→ **Problem statement**
Restate all of the data exactly.

-- START Dataset content --

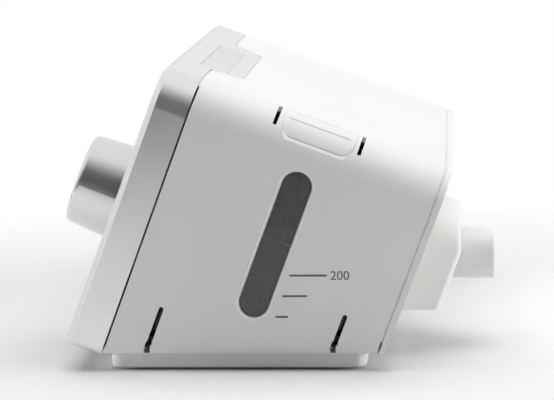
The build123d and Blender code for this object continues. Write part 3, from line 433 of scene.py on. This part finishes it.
def level_mark(name, front, rear, height):
    """A printed line with round ends, seen from the door side."""
    radius, end_steps, outline = mark_width / 2, 8, []
    for centre, first in ((rear - radius, -90), (front + radius, 90)):
        for step in range(end_steps + 1):
            angle = math.radians(first + 180 * step / end_steps)
            outline.append((centre + radius * math.cos(angle),
                            height + radius * math.sin(angle)))
    count = len(outline)
    corners = [(x, y, z) for x in (door_face - ink_height, door_face + ink_height)
               for y, z in outline]
    faces = [list(range(count, 2 * count)), list(range(count))[::-1]]
    for n in range(count):
        after = (n + 1) % count
        faces.append((n, after, after + count, n + count))
    mesh = bpy.data.meshes.new(name)
    mesh.from_pydata(corners, [], faces)
    mesh.materials.append(ink)
    mark = put_in_scene(name, mesh)
    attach(mark, "side_door")


mark_plan = {
    "level_mark_full": (0.0068, 0.0222, 0.0403),
    "level_mark_middle": (0.0038, 0.0140, 0.0318),
    "level_mark_low": (0.0008, 0.0061, 0.0232),
}
for name, (front, rear, height) in mark_plan.items():
    level_mark(name, front, rear, height)
print("level marks:", len(mark_plan))

# %% Number
number_front, number_foot, number_size = 0.0234, 0.0385, 0.0053
number_curve = bpy.data.curves.new("level_number", "FONT")
number_curve.body = "200"
number_curve.size = number_size
number_curve.extrude = ink_height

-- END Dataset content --

→ **Final result**
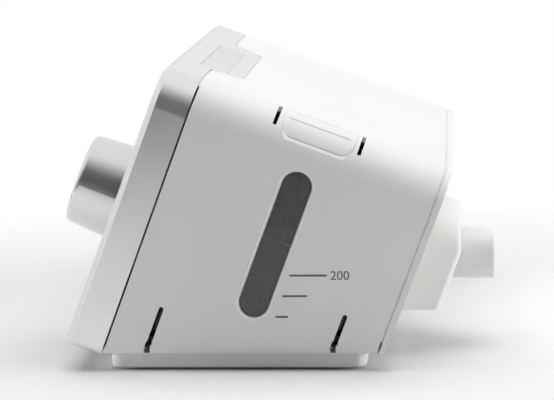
The build123d and Blender code for this object continues. Write part 3, from line 433 of scene.py on. This part finishes it.
def level_mark(name, front, rear, height):
    """A printed line with round ends, seen from the door side."""
    radius, end_steps, outline = mark_width / 2, 8, []
    for centre, first in ((rear - radius, -90), (front + radius, 90)):
        for step in range(end_steps + 1):
            angle = math.radians(first + 180 * step / end_steps)
            outline.append((centre + radius * math.cos(angle),
                            height + radius * math.sin(angle)))
    count = len(outline)
    corners = [(x, y, z) for x in (door_face - ink_height, door_face + ink_height)
               for y, z in outline]
    faces = [list(range(count, 2 * count)), list(range(count))[::-1]]
    for n in range(count):
        after = (n + 1) % count
        faces.append((n, after, after + count, n + count))
    mesh = bpy.data.meshes.new(name)
    mesh.from_pydata(corners, [], faces)
    mesh.materials.append(ink)
    mark = put_in_scene(name, mesh)
    attach(mark, "side_door")


mark_plan = {
    "level_mark_full": (0.0068, 0.0222, 0.0403),
    "level_mark_middle": (0.0038, 0.0140, 0.0318),
    "level_mark_low": (0.0008, 0.0061, 0.0232),
}
for name, (front, rear, height) in mark_plan.items():
    level_mark(name, front, rear, height)
print("level marks:", len(mark_plan))

# %% Number
number_front, number_foot, number_size = 0.0234, 0.0385, 0.0053
number_curve = bpy.data.curves.new("level_number", "FONT")
number_curve.body = "200"
number_curve.size = number_size
number_curve.extrude = ink_height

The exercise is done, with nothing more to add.